Task statement:
Reproduce the listing below verbatim.

++++++

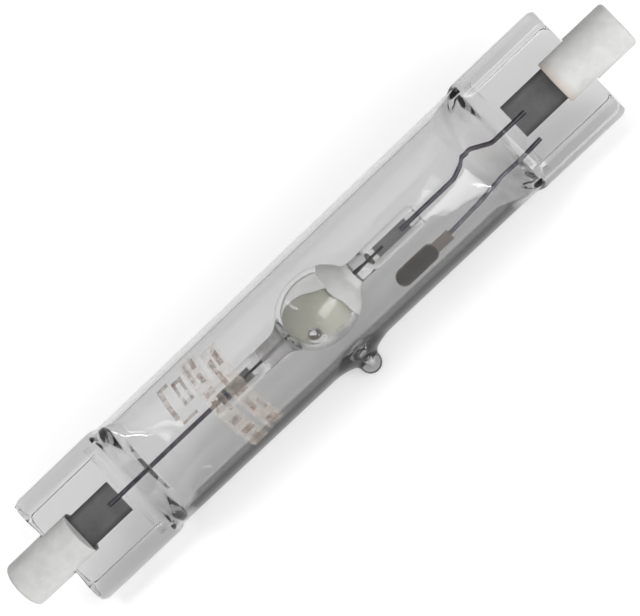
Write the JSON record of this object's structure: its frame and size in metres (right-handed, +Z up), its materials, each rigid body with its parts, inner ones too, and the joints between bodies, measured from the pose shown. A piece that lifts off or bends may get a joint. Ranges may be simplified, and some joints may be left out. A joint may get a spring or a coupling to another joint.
{
  "type": "double-ended metal halide lamp",
  "caption": "Double-ended quartz metal halide lamp: tubular jacket pinched flat at both ends, inner arc tube with getter, slotted ceramic caps with recessed contacts.",
  "frame": {"origin": "on the ground under the lamp's middle (middle of the box's underside); the lamp's axis is 10.75 mm above it", "axes": "+X along the lamp, towards the end with the getter; +Z up; the lamp lies on its tube and on its exhaust tip, which points to -Y and down at 45 degrees"},
  "size_m": [0.137, 0.0214, 0.0215],
  "materials": {
    "jacket_quartz": "clear fused quartz, fire polished, faintly grey",
    "burner_quartz": "clear fused quartz, both ends coated matt white",
    "tungsten": "dark drawn tungsten",
    "foil_metal": "dull molybdenum foil, darker at its edges",
    "wire_metal": "drawn molybdenum wire, slightly purplish",
    "contact_metal": "nickel, satin",
    "getter_metal": "dark heat-tinted iron",
    "getter_pellet": "pressed powder, brown black",
    "cap_ceramic": "unglazed steatite, white, matt",
    "cement": "brownish mineral cement, rough",
    "halide_salts": "frozen yellow-green salts, frosted",
    "mercury": "liquid metal bead"
  },
  "bodies": {
    "root": {"outer_jacket": "jacket_quartz", "burner_vessel": "burner_quartz", "electrode_rod_left": "tungsten", "electrode_rod_right": "tungsten", "electrode_coil_left": "tungsten", "electrode_coil_right": "tungsten", "burner_foil_left": "foil_metal", "burner_foil_right": "foil_metal", "seal_foil_left": "foil_metal", "seal_foil_right": "foil_metal", "lead_left": "wire_metal", "lead_right": "wire_metal", "contact_pin_left": "wire_metal", "contact_pin_right": "wire_metal", "ceramic_cap_left": "cap_ceramic", "ceramic_cap_right": "cap_ceramic", "cement_left": "cement", "cement_right": "cement", "contact_button_left": "contact_metal", "contact_button_right": "contact_metal", "getter_holder": "getter_metal", "getter_pellet": "getter_pellet", "getter_wire": "wire_metal", "halide_deposit": "halide_salts", "mercury_bead": "mercury"}
  },
  "joints": []
}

++++++

Output of the task:
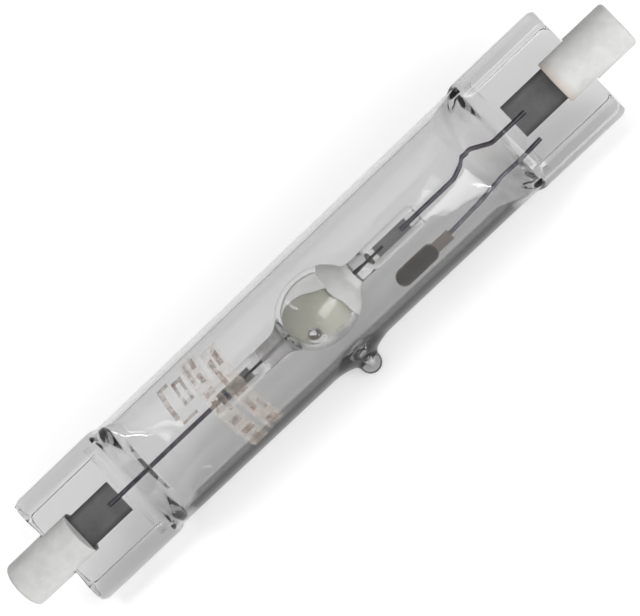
Write the JSON record of this object's structure: its frame and size in metres (right-handed, +Z up), its materials, each rigid body with its parts, inner ones too, and the joints between bodies, measured from the pose shown. A piece that lifts off or bends may get a joint. Ranges may be simplified, and some joints may be left out. A joint may get a spring or a coupling to another joint.
{
  "type": "double-ended metal halide lamp",
  "caption": "Double-ended quartz metal halide lamp: tubular jacket pinched flat at both ends, inner arc tube with getter, slotted ceramic caps with recessed contacts.",
  "frame": {"origin": "on the ground under the lamp's middle (middle of the box's underside); the lamp's axis is 10.75 mm above it", "axes": "+X along the lamp, towards the end with the getter; +Z up; the lamp lies on its tube and on its exhaust tip, which points to -Y and down at 45 degrees"},
  "size_m": [0.137, 0.0214, 0.0215],
  "materials": {
    "jacket_quartz": "clear fused quartz, fire polished, faintly grey",
    "burner_quartz": "clear fused quartz, both ends coated matt white",
    "tungsten": "dark drawn tungsten",
    "foil_metal": "dull molybdenum foil, darker at its edges",
    "wire_metal": "drawn molybdenum wire, slightly purplish",
    "contact_metal": "nickel, satin",
    "getter_metal": "dark heat-tinted iron",
    "getter_pellet": "pressed powder, brown black",
    "cap_ceramic": "unglazed steatite, white, matt",
    "cement": "brownish mineral cement, rough",
    "halide_salts": "frozen yellow-green salts, frosted",
    "mercury": "liquid metal bead"
  },
  "bodies": {
    "root": {"outer_jacket": "jacket_quartz", "burner_vessel": "burner_quartz", "electrode_rod_left": "tungsten", "electrode_rod_right": "tungsten", "electrode_coil_left": "tungsten", "electrode_coil_right": "tungsten", "burner_foil_left": "foil_metal", "burner_foil_right": "foil_metal", "seal_foil_left": "foil_metal", "seal_foil_right": "foil_metal", "lead_left": "wire_metal", "lead_right": "wire_metal", "contact_pin_left": "wire_metal", "contact_pin_right": "wire_metal", "ceramic_cap_left": "cap_ceramic", "ceramic_cap_right": "cap_ceramic", "cement_left": "cement", "cement_right": "cement", "contact_button_left": "contact_metal", "contact_button_right": "contact_metal", "getter_holder": "getter_metal", "getter_pellet": "getter_pellet", "getter_wire": "wire_metal", "halide_deposit": "halide_salts", "mercury_bead": "mercury"}
  },
  "joints": []
}